Of course, even the dumbest of the dumb get thousands of spams and probably only make one or two orders for a total of maybe $100 total.
According to Paul Graham in Hackers and Painters (IIRC), there is about either a 0.1% to 0.01% success rate per spam.
Generally, the cost of a spam (for bandwidth usage, the inconvenience of finding a hackable server, etc), runs about 0.1 to 0.01 cents per email.
Unfortunately (well, fortuneately for them), barring getting caught, this still makes sending spam a very profitable process.
Partial Credit: The Engineer's Best friend
"Well, the bridge didn't fall all the way down!"
From the article
Smith said that Microsoft will reinvest all of the money, after legal expenses, including $5 million that will go to increase Internet enforcement efforts and expand technical and investigative support to help law enforcers to address computer-related crimes.
Step two is; "Sue spammers!"
It's all so clear now!
I have no tag line
M$ acquired a spam company, M$ sues other spammers.
Isn't this a way of gaining monopoly over spam?
isn't this the guy who use to spam the cd burning NGs?
http://www.livejournal.com/users/metricmusic
I read that microsoft is donating a million dollars to a New York city Charity and using the rest of the settlement to fight spam. Also heard AOL settled with a spammer and is giving away a Hummer and other goodies seized/taken from the spammer. My opinoin is that this will be a small and short lived victory on the war against spam for spam operatoins are just moving offshore and setting up shop.

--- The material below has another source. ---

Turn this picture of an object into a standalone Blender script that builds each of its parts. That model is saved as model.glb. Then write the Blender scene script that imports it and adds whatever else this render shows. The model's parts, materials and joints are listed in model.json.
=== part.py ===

This isn't a criminal prosecution, in which the government would be trying to prove that the accused did something criminal (Eliott Spitzer was also doing that, but this is a different case.) This is a lawsuit, in which Microsoft was trying to prove that Scotty did harm to Microsoft, and should be required to compensate Microsoft for that harm. The issue of "Settling" here is whether the parties involves go to the time and expense of finishing a trial, where the amount of money that gets paid is much less predictable and therefore riskier to both sides, as opposed to deciding on a specific amount of money that's less than the defendant might have had to pay if he'd lost badly but more than he'd have to pay if he won or didn't lose too badly. Also, for this case, Scotty was trying to get off the hook by filing bankruptcy to avoid the judgement, and this gets around that problem.
Bill Stewart
New Fast-Compression-only CPR http://preview.tinyurl.com/dy575ks
Rule 2 means that spammers usually aren't competent, but if one of them is, he'll set up a corporation to isolate his activities from the spamming, so if anybody bothers to go to the effort to prosecute for spamming, it's the corporation that gets busted and not the individual, and it's the corporation's assets that are exposed to the court, not the actual spammer's. Of course, the corporation will make sure to spend its money paying employees or buying services from people or whatever, so the only assets are a $100 corporate charter, some petty cash, and maybe a couple of cheap PCs in a colo center (but they'd probably be leased also, so if the spammer's corporation gets busted, they just stop paying their PC rent.)
It's hard enough to prosecute anybody for spamming, and it's a lot more work to pierce the corporate veil and bust the individuals responsible for it - they'll do that for a multi-billion-dollar Enron or Worldcom scam, but a bottom-feeding spammer in a mobile home park isn't worth the effort, and a medium-sized million-dollar spammer can go to a bit more work and use a $1000 off-shore tax-haven corporation instead of a $100 Delaware corporation.
I *have* tracked down at least one spammer to a mailbox at the address of "The Company Corporation" in Delaware - they're the canonical $100 Delaware Corporation provider, so it was real obvious that there'd be no use chasing them further.
Bill Stewart
New Fast-Compression-only CPR http://preview.tinyurl.com/dy575ks
hawk
if memory serves, both were disbarred for other reasons.
hawk
In some newsgroups, there were enough people that consistantly filed abuse reports about spam, trolls, and other abuse (usually to screeches of "netcop!"), and are still useful today.
For the most part, though, the "Imminent death of the usenet" did indeed happen.